Simeon, was an old man and tour guide at the temple in Jerusalem in a city nominally controlled by a Roman under a ‘special military operation’.

Quentin concludes his sermon by stating that the character of Alex Symons at the beginning of the book is based around his brother, Alexander, who died of cancer four years ago aged 62.

“My brother, when he was dying of cancer, fought it and fought it, until his first grandchild was born. He picked up baby Ludo in his arms and from that moment he was able to accept his pending death. It was a Simeon-esq moment.

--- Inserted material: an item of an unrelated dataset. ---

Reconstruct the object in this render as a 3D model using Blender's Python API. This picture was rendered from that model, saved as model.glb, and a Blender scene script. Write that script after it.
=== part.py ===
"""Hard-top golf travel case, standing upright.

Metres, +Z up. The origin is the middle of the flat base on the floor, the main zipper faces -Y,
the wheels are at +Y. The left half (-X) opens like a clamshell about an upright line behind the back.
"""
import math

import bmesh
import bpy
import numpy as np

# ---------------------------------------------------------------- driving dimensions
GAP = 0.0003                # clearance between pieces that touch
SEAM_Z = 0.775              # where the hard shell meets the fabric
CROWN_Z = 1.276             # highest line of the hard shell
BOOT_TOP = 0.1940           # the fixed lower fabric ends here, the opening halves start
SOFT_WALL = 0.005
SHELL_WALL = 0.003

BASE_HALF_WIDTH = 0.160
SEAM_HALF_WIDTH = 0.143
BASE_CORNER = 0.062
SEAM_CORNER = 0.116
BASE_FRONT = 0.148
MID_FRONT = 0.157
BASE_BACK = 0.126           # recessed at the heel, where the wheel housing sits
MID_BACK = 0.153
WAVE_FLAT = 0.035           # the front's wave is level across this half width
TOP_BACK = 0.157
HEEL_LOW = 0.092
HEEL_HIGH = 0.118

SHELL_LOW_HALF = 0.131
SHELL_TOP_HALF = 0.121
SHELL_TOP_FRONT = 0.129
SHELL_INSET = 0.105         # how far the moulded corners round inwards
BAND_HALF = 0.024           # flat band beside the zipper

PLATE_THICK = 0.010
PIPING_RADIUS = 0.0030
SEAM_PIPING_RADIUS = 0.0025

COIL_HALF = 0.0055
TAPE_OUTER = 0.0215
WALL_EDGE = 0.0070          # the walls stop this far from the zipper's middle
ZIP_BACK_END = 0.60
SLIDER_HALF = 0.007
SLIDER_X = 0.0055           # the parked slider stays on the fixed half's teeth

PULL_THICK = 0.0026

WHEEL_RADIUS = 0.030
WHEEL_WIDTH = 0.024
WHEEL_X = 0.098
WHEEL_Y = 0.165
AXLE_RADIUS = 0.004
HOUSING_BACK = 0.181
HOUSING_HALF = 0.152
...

“A photograph taken shortly before he died, Alexander is said to be displaying the certain, seraphic smile of somebody who has seen calamity dethroned and is now ready to sing at the Gates of Paradise.

“And that was the core reason why I wrote this book.

“In the prayer book’s funeral service it states that in the midst of life we are in death. However, I think this can be turned around and looking at Simeon or my brother and you can say in the midst of death we are in life.

“I believe Nunc! is a heartfelt and fitting tribute to him.”

● On April 24 Quentin Letts will be giving a talk from 7pm at St Mary’s Church in Ross-on-Wye about his moving new novel, Nunc! The event is being staged in partnership with Rossiter Books.